E com o resto da família?
Só falei "essa é minha namorada" e todo mundo aceitou. Bom, eu acredito que aceitou. As pessoas associam certos comportamentos à sexualidade. Se você não usa determinada roupa falam 'essa menina aí vai mudar de time'. Eu escutei isso desde pequena. Não usava o vestido ou a sandália que minhas primas usavam. Já havia a desconfiança de que eu não era hétero.
Minha família é respeitosa, mas não fala sobre o assunto. É um silêncio sepulcral. Todo mundo faz fofoca sobre outros casais, exceto sobre minha esposa e mim. Isso também é homofobia, porque nos invisibiliza.
Acredita que a sociedade está mais preparada para casais lgbtqiapn+?
Está sendo mais impactada por essa realidade. Os casamentos homoafetivos no Brasil duplicaram. Antes, tinha medo de sair de mãos dadas na rua com a Thamyres. Tinha medo de levar paulada, de que grupos supremacistas e lgbtfóbicos nos atacassem. Hoje tenho menos, mas o Brasil ainda é o país que mais mata pessoas lgbtqiapn+. Esse dado é muito forte.
Porém, fala-se mais sobre o tema, há casais nas novelas. Hoje, quando posto uma foto com declaração para Thamyres, sinto que as pessoas se identificam no amor. Não dá para ser lgbtfóbico e racista em 2023. Sinto que avançamos.
Como esses preconceitos aparecem no seu cotidiano?
O racismo acontece no subliminar. Um estádio inteiro gritando 'macaco' para o Vinícius Jr. comove porque é escancarado. Mas o das entrelinhas está no nosso cotidiano. O Brasil é um dos países mais racistas do mundo. Já sofri racismo no trabalho, por impressionar demais. Já ouvi 'Nossa, como você é inteligente' ou 'Você fala inglês bem mesmo'. De onde vem essa surpresa?

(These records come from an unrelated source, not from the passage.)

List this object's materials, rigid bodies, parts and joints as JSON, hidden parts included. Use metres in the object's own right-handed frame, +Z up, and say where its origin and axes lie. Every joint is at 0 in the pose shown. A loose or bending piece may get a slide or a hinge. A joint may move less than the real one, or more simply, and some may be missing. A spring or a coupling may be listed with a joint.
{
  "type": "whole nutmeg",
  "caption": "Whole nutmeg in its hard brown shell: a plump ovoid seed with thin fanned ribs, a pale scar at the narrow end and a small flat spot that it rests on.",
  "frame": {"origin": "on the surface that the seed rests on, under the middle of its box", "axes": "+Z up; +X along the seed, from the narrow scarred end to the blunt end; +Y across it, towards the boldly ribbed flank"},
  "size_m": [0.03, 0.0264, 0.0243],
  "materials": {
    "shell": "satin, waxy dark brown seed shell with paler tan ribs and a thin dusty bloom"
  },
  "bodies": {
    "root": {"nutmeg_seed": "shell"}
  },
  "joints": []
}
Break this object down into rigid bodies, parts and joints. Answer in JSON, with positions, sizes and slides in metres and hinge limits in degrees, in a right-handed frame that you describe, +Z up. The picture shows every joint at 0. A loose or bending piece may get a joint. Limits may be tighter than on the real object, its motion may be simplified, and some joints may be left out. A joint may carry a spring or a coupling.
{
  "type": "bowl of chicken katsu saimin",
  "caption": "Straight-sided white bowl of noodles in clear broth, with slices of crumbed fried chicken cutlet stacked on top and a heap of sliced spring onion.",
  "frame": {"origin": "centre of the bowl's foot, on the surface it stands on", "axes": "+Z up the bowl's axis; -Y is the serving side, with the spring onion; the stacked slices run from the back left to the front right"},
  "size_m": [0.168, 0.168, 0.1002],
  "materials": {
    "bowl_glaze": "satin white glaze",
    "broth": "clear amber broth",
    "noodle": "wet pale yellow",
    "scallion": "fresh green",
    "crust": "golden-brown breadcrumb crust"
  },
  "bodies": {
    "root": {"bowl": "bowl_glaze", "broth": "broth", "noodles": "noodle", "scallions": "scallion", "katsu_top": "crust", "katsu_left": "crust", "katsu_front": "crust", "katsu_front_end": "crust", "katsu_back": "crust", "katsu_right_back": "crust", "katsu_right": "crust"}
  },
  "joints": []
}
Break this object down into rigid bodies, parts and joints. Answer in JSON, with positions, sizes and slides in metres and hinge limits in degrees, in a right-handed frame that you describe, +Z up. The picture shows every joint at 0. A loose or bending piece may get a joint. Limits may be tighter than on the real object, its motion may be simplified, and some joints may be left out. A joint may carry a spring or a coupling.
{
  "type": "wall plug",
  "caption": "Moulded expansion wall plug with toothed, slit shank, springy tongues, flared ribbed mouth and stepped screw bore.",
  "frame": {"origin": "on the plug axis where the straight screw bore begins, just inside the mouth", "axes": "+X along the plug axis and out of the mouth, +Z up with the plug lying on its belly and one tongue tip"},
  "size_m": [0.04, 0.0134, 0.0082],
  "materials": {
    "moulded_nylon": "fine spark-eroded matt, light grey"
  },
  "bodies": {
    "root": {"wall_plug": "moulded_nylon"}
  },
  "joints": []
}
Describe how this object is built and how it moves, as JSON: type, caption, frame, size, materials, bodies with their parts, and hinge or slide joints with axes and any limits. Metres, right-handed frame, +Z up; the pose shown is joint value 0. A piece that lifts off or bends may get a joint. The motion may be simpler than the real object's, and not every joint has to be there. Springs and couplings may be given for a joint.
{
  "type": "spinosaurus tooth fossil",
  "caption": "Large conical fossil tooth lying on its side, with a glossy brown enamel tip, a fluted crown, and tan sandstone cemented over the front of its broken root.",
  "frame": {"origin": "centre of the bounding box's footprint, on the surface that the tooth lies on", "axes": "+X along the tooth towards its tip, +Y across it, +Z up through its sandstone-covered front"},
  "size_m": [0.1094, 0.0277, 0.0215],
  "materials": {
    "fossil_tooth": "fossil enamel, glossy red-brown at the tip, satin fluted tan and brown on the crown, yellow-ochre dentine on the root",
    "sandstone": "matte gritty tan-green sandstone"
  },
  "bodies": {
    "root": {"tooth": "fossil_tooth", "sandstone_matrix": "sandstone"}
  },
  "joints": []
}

É da construção racial, por não enxergarem pessoas pretas como intelectuais. Uma pessoa branca jamais ouviria isso. Já aconteceu de eu estar no avião, e sou classe diamante porque viajo muito, e a aeromoça perguntar se aquele era realmente meu lugar. Para qualquer criança preta, a escola foi um pesadelo. Pois falam do tamanho da sua boca, dos nossos traços negróides, do tamanho do nariz, do cabelo e da cor da pele. Somos impactados pelo racismo diretamente desde a nossa infância e isso nos desumaniza.